● **PROBLEM TO WORK ON**: Only the lines from the one containing "obj.matrix_world = Matrix.Identity(4)" through the last line below should be written out, exactly and with both ends kept.

○ ○ ○ ○ ○

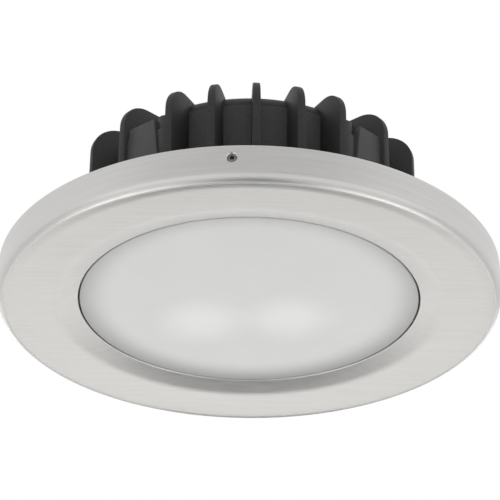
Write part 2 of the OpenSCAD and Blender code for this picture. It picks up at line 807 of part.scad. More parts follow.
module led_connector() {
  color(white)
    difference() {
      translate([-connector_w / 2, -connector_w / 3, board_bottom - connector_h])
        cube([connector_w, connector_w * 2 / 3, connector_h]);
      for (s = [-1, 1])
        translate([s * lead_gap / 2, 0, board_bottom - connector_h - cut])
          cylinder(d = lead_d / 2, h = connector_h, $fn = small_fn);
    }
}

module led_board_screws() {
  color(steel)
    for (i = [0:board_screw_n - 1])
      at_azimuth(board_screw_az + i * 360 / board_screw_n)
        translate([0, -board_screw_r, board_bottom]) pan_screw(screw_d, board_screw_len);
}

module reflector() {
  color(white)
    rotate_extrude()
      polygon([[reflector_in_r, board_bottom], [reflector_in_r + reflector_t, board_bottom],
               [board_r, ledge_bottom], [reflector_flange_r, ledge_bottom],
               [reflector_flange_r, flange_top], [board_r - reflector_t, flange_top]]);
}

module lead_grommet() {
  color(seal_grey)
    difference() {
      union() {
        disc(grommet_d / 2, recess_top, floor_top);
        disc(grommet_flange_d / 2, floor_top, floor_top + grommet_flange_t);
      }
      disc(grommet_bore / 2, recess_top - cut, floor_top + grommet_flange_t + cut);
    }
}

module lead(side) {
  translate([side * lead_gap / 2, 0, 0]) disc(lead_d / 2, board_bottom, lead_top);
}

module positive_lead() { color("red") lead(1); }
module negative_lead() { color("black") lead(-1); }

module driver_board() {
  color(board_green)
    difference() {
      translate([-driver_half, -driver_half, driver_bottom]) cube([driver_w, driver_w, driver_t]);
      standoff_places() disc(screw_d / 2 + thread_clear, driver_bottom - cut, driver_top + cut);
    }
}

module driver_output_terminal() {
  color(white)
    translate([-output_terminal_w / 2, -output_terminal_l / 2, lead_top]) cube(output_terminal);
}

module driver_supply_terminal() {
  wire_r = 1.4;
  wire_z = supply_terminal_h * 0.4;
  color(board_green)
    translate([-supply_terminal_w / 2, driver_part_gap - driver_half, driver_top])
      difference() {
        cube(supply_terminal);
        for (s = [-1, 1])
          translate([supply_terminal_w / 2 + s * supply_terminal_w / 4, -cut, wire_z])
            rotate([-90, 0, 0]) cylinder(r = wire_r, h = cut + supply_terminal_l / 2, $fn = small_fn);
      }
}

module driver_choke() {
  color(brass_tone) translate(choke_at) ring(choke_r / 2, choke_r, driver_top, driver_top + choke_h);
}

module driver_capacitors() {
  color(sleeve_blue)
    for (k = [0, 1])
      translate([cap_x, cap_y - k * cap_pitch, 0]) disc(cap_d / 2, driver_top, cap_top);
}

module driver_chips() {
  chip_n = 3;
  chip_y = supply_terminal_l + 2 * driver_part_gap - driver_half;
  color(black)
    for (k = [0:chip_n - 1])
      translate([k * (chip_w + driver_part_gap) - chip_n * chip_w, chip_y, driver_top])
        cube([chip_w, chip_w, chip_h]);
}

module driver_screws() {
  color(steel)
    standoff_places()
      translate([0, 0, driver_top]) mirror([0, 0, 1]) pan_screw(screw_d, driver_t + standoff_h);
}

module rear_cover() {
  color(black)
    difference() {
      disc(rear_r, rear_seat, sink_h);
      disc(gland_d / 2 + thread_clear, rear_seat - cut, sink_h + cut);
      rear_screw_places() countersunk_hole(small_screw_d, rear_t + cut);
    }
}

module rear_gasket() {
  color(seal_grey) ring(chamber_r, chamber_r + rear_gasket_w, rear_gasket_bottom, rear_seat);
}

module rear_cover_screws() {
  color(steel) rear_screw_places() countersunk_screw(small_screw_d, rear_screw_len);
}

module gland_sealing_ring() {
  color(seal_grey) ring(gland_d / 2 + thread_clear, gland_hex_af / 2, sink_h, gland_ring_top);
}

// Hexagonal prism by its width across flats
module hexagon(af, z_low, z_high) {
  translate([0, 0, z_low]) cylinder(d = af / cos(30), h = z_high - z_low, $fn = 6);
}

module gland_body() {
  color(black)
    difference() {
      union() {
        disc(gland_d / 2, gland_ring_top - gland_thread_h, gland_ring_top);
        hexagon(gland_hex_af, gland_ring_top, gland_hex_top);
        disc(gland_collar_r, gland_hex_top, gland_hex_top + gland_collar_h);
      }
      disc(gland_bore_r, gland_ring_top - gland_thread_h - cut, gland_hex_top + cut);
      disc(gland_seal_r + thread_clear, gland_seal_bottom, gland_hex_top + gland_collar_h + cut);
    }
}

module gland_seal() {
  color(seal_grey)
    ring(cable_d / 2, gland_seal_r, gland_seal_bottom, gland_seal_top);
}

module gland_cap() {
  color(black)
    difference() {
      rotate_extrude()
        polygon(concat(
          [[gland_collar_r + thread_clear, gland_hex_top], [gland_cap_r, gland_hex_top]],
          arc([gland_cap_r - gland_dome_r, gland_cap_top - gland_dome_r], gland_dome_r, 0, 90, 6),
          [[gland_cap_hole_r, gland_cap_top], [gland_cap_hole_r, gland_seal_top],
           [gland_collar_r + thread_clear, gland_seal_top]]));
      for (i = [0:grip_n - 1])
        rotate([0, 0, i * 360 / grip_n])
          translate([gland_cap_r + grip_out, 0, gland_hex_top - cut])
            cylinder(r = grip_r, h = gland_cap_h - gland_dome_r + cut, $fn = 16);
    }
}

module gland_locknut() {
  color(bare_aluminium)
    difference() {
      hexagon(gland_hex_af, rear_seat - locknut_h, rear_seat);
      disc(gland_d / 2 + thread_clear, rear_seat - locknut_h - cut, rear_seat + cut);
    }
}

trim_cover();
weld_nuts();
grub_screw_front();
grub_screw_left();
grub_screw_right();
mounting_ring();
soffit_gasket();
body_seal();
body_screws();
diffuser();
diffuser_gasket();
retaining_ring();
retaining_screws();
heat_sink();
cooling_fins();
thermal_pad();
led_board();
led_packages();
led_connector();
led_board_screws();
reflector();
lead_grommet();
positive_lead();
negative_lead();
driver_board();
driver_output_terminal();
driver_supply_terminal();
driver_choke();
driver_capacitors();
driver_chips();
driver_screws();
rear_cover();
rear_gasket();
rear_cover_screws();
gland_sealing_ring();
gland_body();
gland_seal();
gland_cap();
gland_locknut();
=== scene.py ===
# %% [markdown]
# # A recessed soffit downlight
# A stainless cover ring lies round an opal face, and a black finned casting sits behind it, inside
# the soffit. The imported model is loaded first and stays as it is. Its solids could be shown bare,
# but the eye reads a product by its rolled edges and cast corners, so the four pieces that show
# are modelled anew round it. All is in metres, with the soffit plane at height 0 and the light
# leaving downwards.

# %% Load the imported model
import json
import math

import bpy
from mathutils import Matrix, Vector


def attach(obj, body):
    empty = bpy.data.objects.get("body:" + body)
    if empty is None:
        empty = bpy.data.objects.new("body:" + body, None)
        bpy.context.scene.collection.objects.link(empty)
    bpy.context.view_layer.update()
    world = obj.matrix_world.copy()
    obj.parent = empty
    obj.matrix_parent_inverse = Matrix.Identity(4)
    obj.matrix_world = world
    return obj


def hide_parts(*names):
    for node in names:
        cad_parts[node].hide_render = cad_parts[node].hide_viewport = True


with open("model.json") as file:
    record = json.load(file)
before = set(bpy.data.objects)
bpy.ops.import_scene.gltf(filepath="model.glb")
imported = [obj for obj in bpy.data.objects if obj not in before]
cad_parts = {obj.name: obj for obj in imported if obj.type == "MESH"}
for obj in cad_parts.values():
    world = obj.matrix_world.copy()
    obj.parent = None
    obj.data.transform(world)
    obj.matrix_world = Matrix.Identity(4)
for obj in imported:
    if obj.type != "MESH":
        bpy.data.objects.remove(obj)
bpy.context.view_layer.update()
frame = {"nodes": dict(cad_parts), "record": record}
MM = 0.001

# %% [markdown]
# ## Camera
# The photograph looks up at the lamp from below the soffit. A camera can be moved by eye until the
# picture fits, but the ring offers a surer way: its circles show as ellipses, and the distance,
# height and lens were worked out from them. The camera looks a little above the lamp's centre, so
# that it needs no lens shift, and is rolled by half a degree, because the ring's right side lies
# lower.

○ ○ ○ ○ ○

● **RESULT OF THE TASK**:
    obj.matrix_world = Matrix.Identity(4)
for obj in imported:
    if obj.type != "MESH":
        bpy.data.objects.remove(obj)
bpy.context.view_layer.update()
frame = {"nodes": dict(cad_parts), "record": record}
MM = 0.001

# %% [markdown]
# ## Camera
# The photograph looks up at the lamp from below the soffit. A camera can be moved by eye until the
# picture fits, but the ring offers a surer way: its circles show as ellipses, and the distance,
# height and lens were worked out from them. The camera looks a little above the lamp's centre, so
# that it needs no lens shift, and is rolled by half a degree, because the ring's right side lies
# lower.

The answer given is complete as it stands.